とは言え、よく考えると、キャパの問題もある。関西空港の利用客数は莫大だから、その全部を、他の空港で引き受けることは無理だろう。
それでも、ある程度は引き受けることは可能なはずだ。1割でも、2割でも。
できる限りの努力を望みみたい。何しろ、連絡橋の鉄道が再開するのは、ずっと先のことだからだ。
【 関連動画 】
> 「5日深夜、ついに官邸が激怒し、指示が下りてきた」と、別の関係者は明かす。
https://www.aviationwire.jp/archives/155277
安倍首相が再開を急いでいることはわかる。
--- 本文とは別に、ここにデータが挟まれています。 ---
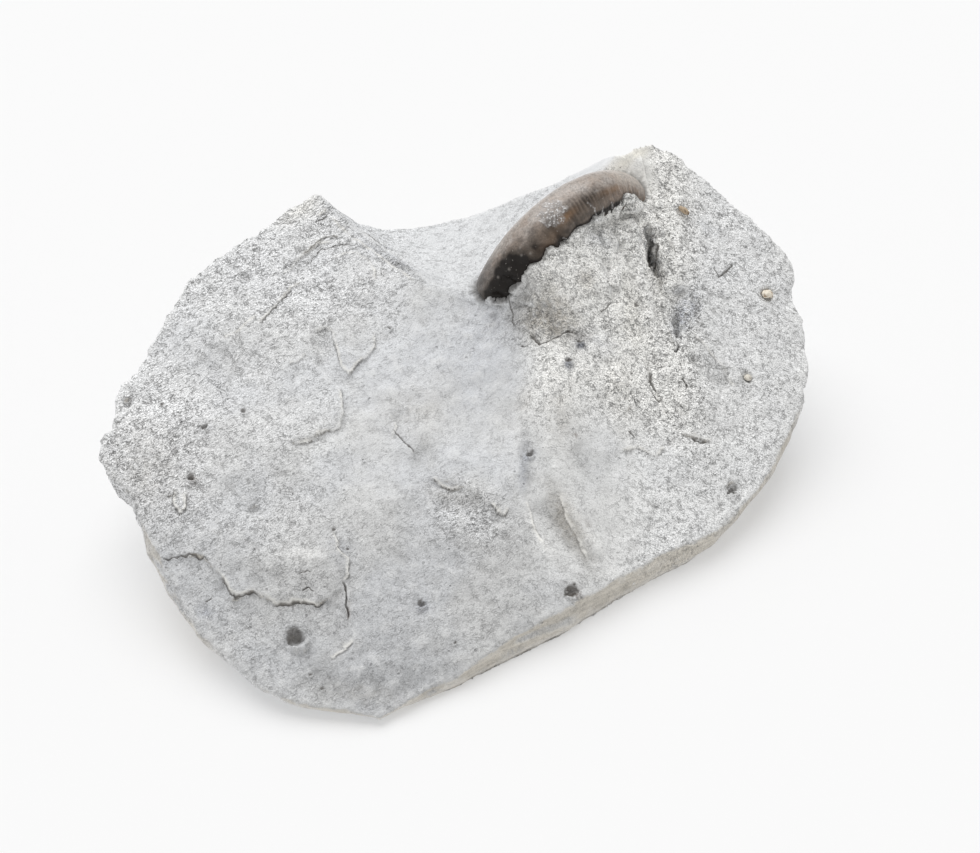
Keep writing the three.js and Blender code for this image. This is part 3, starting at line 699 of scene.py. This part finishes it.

B滑走路の再開も急がせたし。
しかし、A滑走路の再開はともかく、連絡橋の方は、運営会社の管轄ではあるまい。
記事ではこうある。 (運営会社の社長は)
> 利用者を長時間待たせずに空港外へ送り届ける手段には、言及しなかった。
問題は、滑走路でなく、連絡橋だ。ここでバスを走らせるにせよ、空港の運営会社の問題ではなく、政府や工事会社の問題だろう。
政府がやるとしたら、正常化の方法(それは専門家がすでにやっている)ではなくて、代替手段の方だ。たとえば、バスをたくさん用意するとか、船を多く使うとか。
政府は、怒ってしかり飛ばすよりは、本項を読んで、代替手段の確保を急いでほしいものだ。